## Task goal
Set down exactly the lines from the one with "Model this object in three.js, one" to the one with "wasm.setup();", both included, and no line outside that range.
[start Supplied information]
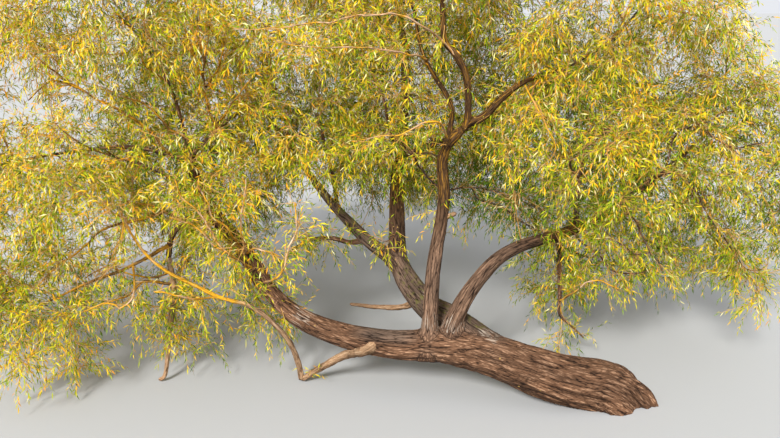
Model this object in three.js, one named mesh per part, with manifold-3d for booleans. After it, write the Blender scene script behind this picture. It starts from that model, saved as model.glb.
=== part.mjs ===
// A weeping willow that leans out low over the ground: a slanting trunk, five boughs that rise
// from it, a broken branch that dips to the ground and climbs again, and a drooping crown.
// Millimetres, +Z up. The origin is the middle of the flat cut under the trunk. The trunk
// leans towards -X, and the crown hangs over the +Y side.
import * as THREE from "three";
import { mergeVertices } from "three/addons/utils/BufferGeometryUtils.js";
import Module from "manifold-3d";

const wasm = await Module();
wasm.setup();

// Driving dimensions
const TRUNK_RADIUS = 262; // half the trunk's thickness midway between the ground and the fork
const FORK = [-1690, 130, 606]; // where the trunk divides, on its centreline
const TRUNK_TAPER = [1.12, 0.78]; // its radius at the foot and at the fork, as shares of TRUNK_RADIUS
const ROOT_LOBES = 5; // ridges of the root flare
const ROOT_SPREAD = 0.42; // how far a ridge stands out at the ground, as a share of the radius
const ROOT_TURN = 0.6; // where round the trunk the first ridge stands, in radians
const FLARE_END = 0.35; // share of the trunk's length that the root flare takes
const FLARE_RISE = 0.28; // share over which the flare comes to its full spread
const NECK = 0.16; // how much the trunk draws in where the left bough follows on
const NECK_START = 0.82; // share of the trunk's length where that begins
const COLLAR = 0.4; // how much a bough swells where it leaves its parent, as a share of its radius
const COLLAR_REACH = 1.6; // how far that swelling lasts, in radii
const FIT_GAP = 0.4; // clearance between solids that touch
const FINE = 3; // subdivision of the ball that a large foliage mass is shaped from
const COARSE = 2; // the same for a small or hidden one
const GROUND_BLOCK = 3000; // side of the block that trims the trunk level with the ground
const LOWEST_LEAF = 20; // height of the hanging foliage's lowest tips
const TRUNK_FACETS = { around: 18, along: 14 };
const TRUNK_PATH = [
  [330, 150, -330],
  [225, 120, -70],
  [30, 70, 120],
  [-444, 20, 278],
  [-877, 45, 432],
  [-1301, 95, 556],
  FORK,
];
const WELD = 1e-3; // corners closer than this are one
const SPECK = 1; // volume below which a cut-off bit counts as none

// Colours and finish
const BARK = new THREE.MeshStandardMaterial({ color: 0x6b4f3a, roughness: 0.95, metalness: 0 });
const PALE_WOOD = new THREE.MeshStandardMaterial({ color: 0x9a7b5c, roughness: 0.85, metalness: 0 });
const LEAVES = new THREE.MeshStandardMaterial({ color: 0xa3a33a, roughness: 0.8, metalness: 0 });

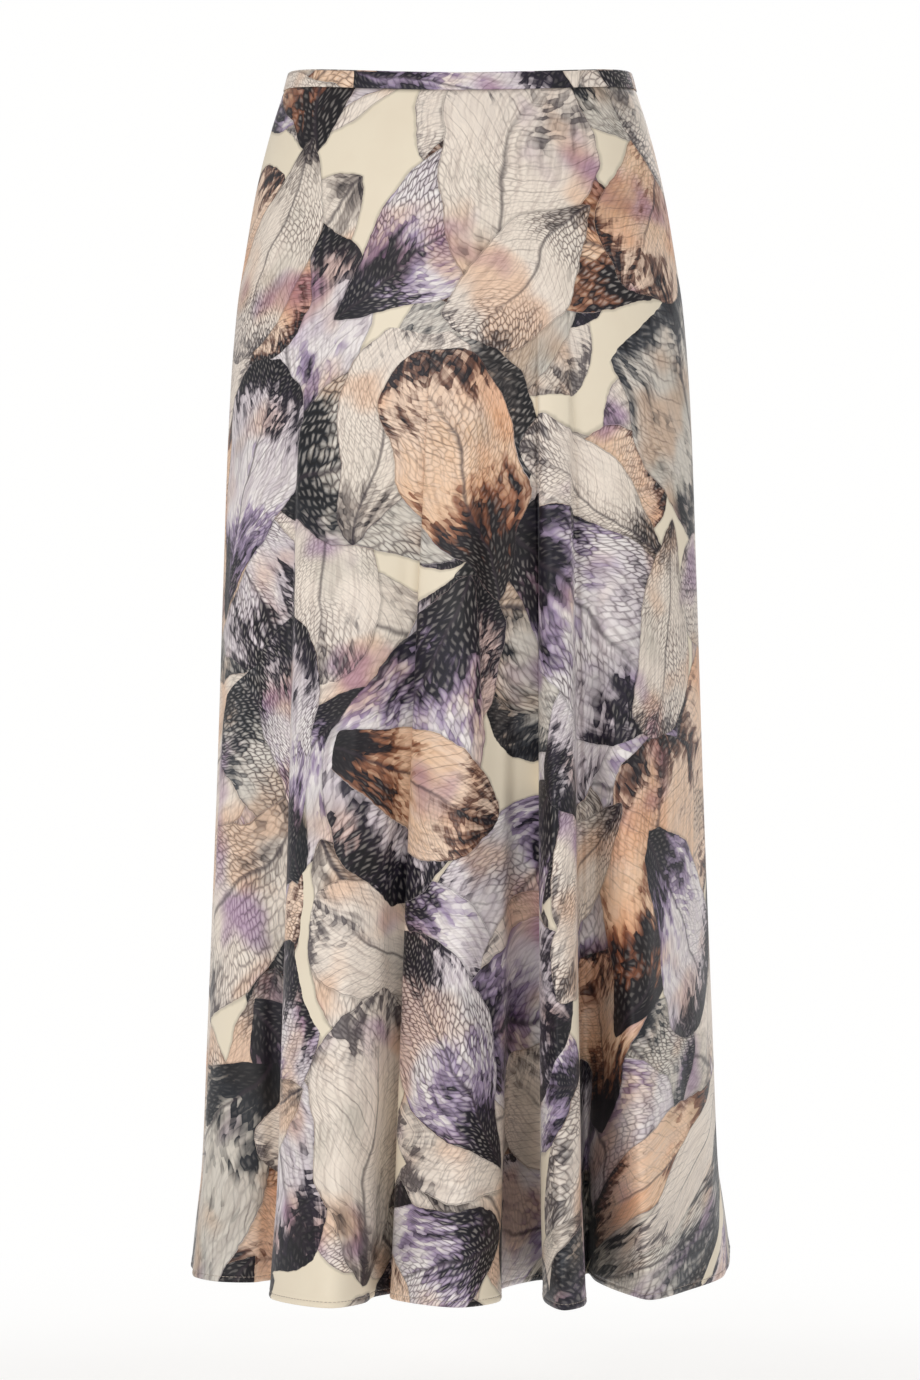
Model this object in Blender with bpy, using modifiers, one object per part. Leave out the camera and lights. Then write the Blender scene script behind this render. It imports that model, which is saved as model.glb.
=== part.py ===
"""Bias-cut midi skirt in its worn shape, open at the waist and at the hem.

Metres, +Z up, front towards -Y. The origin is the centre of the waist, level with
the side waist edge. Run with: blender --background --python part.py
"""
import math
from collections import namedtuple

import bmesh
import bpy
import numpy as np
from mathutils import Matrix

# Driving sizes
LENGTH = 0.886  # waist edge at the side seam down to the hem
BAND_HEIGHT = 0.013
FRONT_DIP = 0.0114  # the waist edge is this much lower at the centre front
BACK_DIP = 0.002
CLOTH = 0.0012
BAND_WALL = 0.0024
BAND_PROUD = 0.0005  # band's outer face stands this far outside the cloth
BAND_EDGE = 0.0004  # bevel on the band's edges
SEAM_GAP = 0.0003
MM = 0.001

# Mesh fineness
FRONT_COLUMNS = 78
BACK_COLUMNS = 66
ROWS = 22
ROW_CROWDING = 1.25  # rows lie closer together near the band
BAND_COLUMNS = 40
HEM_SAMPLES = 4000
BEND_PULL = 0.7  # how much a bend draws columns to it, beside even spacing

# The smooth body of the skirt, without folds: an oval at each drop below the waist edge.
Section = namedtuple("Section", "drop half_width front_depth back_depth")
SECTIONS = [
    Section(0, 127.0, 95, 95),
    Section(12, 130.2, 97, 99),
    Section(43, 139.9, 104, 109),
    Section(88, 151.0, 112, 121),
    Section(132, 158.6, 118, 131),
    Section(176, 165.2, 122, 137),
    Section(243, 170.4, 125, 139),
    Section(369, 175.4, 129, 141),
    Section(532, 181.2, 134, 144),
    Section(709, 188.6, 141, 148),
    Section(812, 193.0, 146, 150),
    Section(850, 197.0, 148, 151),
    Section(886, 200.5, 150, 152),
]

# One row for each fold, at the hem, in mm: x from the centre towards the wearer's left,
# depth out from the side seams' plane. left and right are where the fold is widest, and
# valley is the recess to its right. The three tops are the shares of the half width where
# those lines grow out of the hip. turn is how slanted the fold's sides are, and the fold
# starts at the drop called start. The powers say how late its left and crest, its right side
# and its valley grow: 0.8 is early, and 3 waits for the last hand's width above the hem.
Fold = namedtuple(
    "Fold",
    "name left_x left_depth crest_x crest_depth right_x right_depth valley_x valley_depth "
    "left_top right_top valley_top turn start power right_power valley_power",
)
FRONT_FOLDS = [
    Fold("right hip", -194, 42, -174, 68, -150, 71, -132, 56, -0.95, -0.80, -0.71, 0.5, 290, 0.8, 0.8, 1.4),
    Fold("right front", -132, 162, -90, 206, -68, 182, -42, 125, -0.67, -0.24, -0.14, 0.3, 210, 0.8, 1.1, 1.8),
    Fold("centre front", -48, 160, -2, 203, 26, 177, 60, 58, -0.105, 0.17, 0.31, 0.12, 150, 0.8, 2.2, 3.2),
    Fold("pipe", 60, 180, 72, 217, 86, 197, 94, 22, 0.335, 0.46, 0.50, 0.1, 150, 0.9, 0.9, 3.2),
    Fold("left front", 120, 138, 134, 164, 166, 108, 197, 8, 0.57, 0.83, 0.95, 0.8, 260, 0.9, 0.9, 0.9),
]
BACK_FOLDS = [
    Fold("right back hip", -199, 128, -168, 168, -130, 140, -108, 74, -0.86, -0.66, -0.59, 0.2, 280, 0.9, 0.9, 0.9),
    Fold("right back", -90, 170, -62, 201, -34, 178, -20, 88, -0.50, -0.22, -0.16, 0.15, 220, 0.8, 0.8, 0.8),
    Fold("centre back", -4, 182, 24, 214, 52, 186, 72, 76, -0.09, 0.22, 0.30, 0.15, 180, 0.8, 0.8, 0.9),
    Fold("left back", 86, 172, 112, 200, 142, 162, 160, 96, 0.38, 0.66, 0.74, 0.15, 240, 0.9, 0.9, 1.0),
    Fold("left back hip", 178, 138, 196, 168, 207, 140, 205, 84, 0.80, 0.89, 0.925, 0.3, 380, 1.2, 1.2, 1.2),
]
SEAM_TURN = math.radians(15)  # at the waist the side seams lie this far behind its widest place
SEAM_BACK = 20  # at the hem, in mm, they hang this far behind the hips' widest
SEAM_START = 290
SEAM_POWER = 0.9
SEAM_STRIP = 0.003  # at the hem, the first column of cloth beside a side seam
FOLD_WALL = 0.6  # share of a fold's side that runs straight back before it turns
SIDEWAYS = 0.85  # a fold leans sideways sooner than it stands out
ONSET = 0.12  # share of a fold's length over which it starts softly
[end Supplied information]
[start Supplied information]
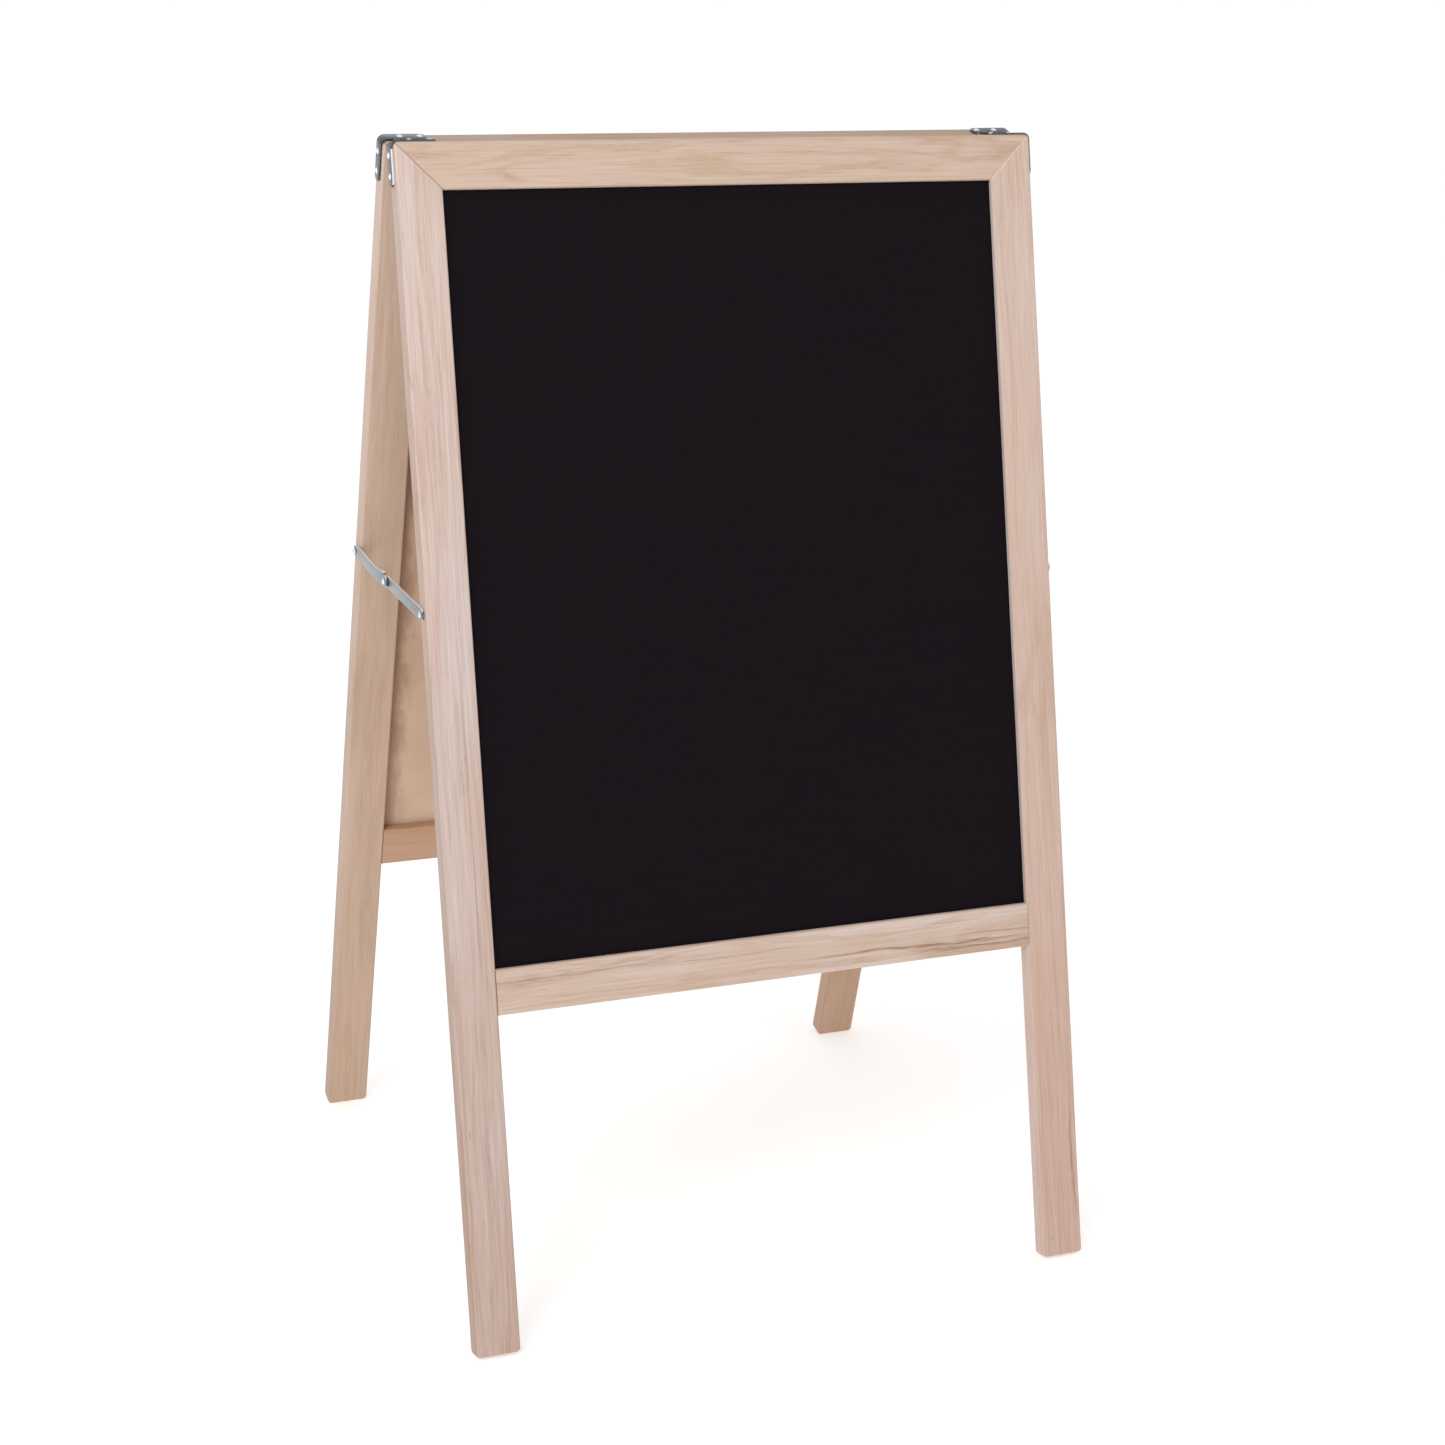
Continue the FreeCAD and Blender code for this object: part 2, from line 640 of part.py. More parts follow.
[end Supplied information]
## Exercise solution
Model this object in three.js, one named mesh per part, with manifold-3d for booleans. After it, write the Blender scene script behind this picture. It starts from that model, saved as model.glb.
=== part.mjs ===
// A weeping willow that leans out low over the ground: a slanting trunk, five boughs that rise
// from it, a broken branch that dips to the ground and climbs again, and a drooping crown.
// Millimetres, +Z up. The origin is the middle of the flat cut under the trunk. The trunk
// leans towards -X, and the crown hangs over the +Y side.
import * as THREE from "three";
import { mergeVertices } from "three/addons/utils/BufferGeometryUtils.js";
import Module from "manifold-3d";

const wasm = await Module();
wasm.setup();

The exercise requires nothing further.